The film's strength is its microscopic cinematic views of the lives of the aristocrats and their guests. The filming is rich and startling. Small distracted moments are captured with amazing effect. Reflections in picture frame glass and windows are very compelling. The viewer is sometimes made an involuntary voyeur. This created a discomfort, an edge, for me.
Sometimes Gothic, sometimes just frustratingly slow, the film's moods are overpowering. I felt like I had been made one of the aristocratic "tribe", as they call themselves. I could experience their self restraint and quit desperation at times. I found myself twisting in my seat at these moments.

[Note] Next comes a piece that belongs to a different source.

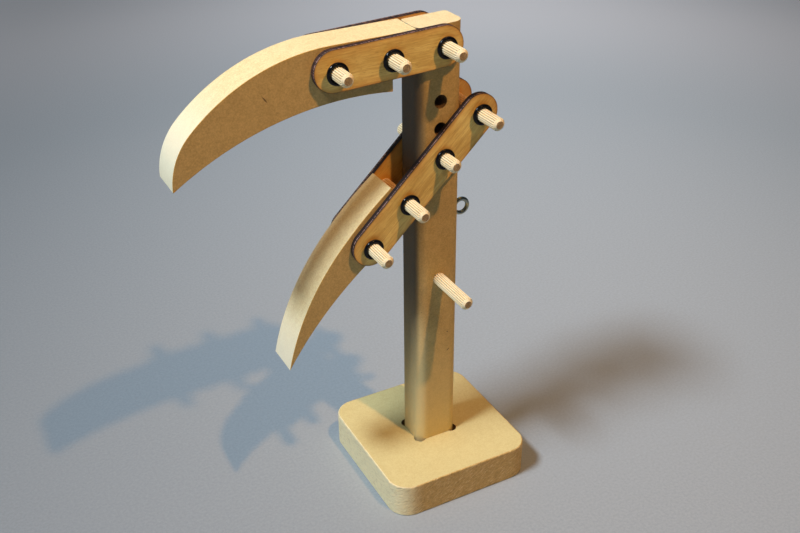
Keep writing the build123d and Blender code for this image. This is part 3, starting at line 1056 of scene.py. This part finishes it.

Lois, played marvelously by Keeley Hawes, reminded me of Lucy Harmon in Bertolucci's "Stealing Beauty", as played marvelously by Liv Tyler. The film has trouble staying focused on her. Perhaps this is to be expected, since she represents the
elusive True Spirit of the Irish, conflicted about passion and pride, freedom and violence. Fiona Shaw captures in her character what Lois must become. The relationship between the two women is a painfully powerful representation of the Death of Self at the hands of conventions, the consequences of classism, sexism and tribalism.
The handling of the the other characters seemed cursory and prone to stereotyping. Michael Gambon and Maggie Smith did the work and turned the coal of potentially predictable rich 'county' types to diamonds of lovably faceted eccentrics.
The film is not easy. The time did not fly by. There were many laughs. There were many stunning visual and emotional moments. I guess it was like life itself, in a particular place and time.